Cork’s cause wasn’t helped when Timmy O’Leary was sent off 25 minutes from the end following a dangerous swing at Diarmuid Cloonan.

“We can come back, but it will be hard work,” said Cork manager Bertie Og Murphy. “My own contract is two years, and this is still the first year, so it’s not the day to be thinking about that. There’s no panic anyway.”

None certainly for Galway, who go on to meet Clare in the All-Ireland quarterfinal.

Clare 3-15, Wexford 3-7

If the loss of three goals will be of some concern to Clare, they were still good enough to come through with 8 points to spare over Wexford in last Sunday’s hurling qualifier at Portlaoise.

Galway will have taken note of Clare’s purposeful display and the meeting of the two counties in the quarterfinal could be one of the games of the summer. Certainly, there was little doubt that Clare would be the team to advance as Wexford appeared to still be suffering from the hangover of their Leinster final defeat a week earlier.

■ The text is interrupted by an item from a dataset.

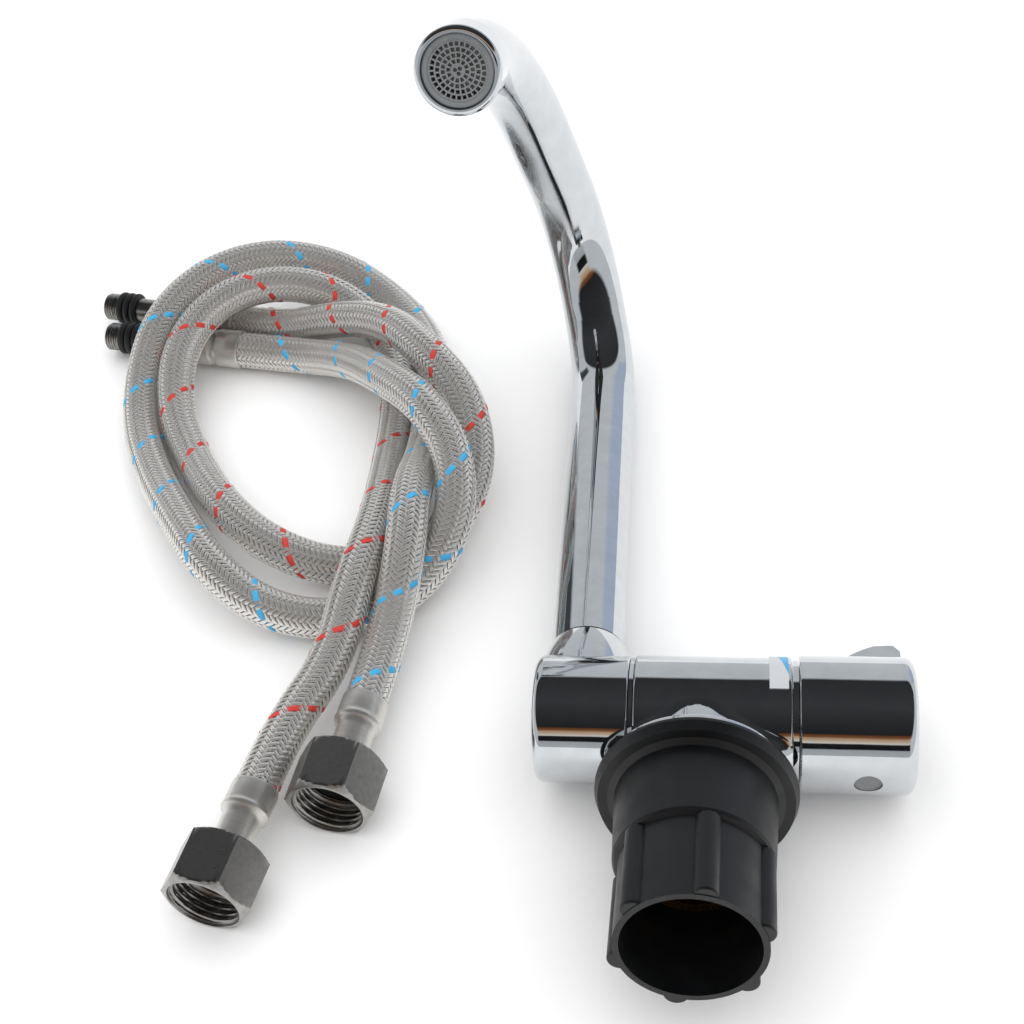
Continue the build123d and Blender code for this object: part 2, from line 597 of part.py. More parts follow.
def tail_end():
    """Ferrule and screwed tail with three sealing rings, with Z out of the hose's end."""
    ferrule = turned([(0, 0), (ferrule_radius - 0.4, 0), (ferrule_radius, 0.5),
                      (ferrule_radius, tail_ferrule_length * 0.42),
                      (ferrule_radius - 0.5, tail_ferrule_length * 0.46),
                      (ferrule_radius - 0.5, tail_ferrule_length * 0.54),
                      (ferrule_radius, tail_ferrule_length * 0.58),
                      (ferrule_radius, tail_ferrule_length - 0.8),
                      (ferrule_radius - 0.8, tail_ferrule_length), (0, tail_ferrule_length)])
    ferrule -= upright(water_bore, tail_ferrule_length - 6, tail_ferrule_length + 1)
    z = tail_ferrule_length
    shaft = z + tail_length
    tail = upright(tail_shank_radius, z, shaft - tail_thread_length)
    tail += upright(tail_thread_radius, shaft - tail_thread_length - 0.1, shaft)
    tail = chamfer(tail.edges().filter_by(GeomType.CIRCLE).group_by(Axis.Z)[-1], 0.6)
    rings = []
    for i in range(ring_count):
        place = shaft - tail_thread_length - first_ring - i * ring_pitch
        seat = tail_shank_radius - ring_groove
        groove = upright(tail_thread_radius + 2, place - ring_section, place + ring_section)
        groove -= upright(seat, place - 2, place + 2)
        tail -= groove
        rings.append(Pos(0, 0, place) * Torus(seat + ring_section, ring_section))
    tail -= upright(water_bore - 0.4, z - 1, shaft + 1)
    return ferrule, tail, rings


pieces = {name: table * piece for name, piece in tap.items()}
rings = []
for colour, route in (("blue", blue_route), ("red", red_route)):
    points = [Vector(x + shift.position.X, y + shift.position.Y, z) for x, y, z in route]
    first, second = points[0], points[1]
    last, before = points[-1], points[-2]
    pieces[colour + "_hose"], centre_line = hose(points, colour)
    far = facing(last, last - before)
    near = facing(first, first - second)
    ferrule, nipple, washer, nut = union_end()
    pieces[colour + "_union_ferrule"] = far * ferrule
    pieces[colour + "_nipple"] = far * nipple
    pieces[colour + "_washer"] = far * washer
    pieces[colour + "_union_nut"] = far * nut
    ferrule, tail, seals = tail_end()
    pieces[colour + "_tail_ferrule"] = near * ferrule
    pieces[colour + "_tail"] = near * tail
    rings += [near * ring for ring in seals]
pieces["tail_o_rings"] = Compound(rings)

os.makedirs("parts", exist_ok=True)
for name, piece in pieces.items():
    piece.label = name
    export_step(piece, "parts/" + name + ".step")
print(len(pieces), "pieces")
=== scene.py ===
# %% [markdown]
# # A caravan tap and its two braided hoses
# The tap of a caravan sink folds flat under a glass lid. It lies here on a pale table as it
# comes out of its bag, with its fixing nut towards us and its two connection hoses beside it.
# The exact shapes of the tap were drawn as solids and are loaded as a fixed frame. This lesson
# gives them their finishes, and makes the parts that solids show badly: braid, threads and
# crimped sleeves.

# %% Load the fixed frame
import json
import math

import bmesh
import bpy
import numpy as np
from mathutils import Matrix, Vector


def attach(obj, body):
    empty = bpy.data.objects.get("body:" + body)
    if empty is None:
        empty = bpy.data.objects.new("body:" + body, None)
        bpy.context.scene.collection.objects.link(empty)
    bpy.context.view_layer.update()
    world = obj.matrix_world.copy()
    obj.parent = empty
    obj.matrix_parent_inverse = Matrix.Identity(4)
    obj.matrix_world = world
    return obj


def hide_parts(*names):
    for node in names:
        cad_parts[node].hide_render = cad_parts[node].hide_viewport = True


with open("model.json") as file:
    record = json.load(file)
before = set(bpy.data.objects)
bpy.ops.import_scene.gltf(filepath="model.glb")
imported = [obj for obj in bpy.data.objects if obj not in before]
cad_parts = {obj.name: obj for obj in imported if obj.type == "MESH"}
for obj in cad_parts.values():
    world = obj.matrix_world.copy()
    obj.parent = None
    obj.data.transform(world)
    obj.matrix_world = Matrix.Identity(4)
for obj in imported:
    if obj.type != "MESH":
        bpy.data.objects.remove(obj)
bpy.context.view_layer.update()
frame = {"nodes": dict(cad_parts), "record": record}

# %% [markdown]
# ## The camera
# A product photograph of this kind is taken from a stand, looking down at the table. The place
# and direction of the camera were worked out from the round edges that lie on one axis: base,
# nut, barrel and knob. A camera can be aimed by a tracking constraint or by its own matrix. Its
# matrix is used here, because three measured directions give it without any rounding.

# %% Camera
PICTURE = 1024                  # the picture is square, this many pixels wide
FOCAL_PIXELS = 1700
camera_place = Vector((0.0227637, -0.3416817, 0.3913914))
picture_right = Vector((0.990643522, 0.0993463162, -0.0935720115))
picture_down = Vector((0.00578950453, -0.715609631, -0.698476440))
view_direction = Vector((-0.136352094, 0.691399425, -0.709489211))

camera_data = bpy.data.cameras.new("studio_camera")
camera_data.sensor_width = 36.0
camera_data.lens = FOCAL_PIXELS / PICTURE * camera_data.sensor_width
camera_data.clip_start = 0.01
camera = bpy.data.objects.new("studio_camera", camera_data)
axes = Matrix((picture_right, -picture_down, -view_direction)).transposed()
camera.matrix_world = Matrix.Translation(camera_place) @ axes.to_4x4()
bpy.context.scene.collection.objects.link(camera)
bpy.context.scene.camera = camera
print("lens", round(camera_data.lens, 2), "mm, height", round(camera_place.z, 3), "m")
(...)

“Clare were deserving winners, I wouldn’t take anything away from them,” Wexford manager Tony Dempey said. “But I had reservations about our ability to play a match seven days after losing the Leinster final. I don’t think it would have been fair to ask any team to do that. I suppose we paid the penalty for not beating Kilkenny.”

Despite those goals from Paul Codd, who hit two, and Rory Jacob, Clare were always in control. Seven points ahead at the break, the had goals from Tony Carmody (2) and Niall Gilligan, while John Reddan and Colin Lynch each scored three points.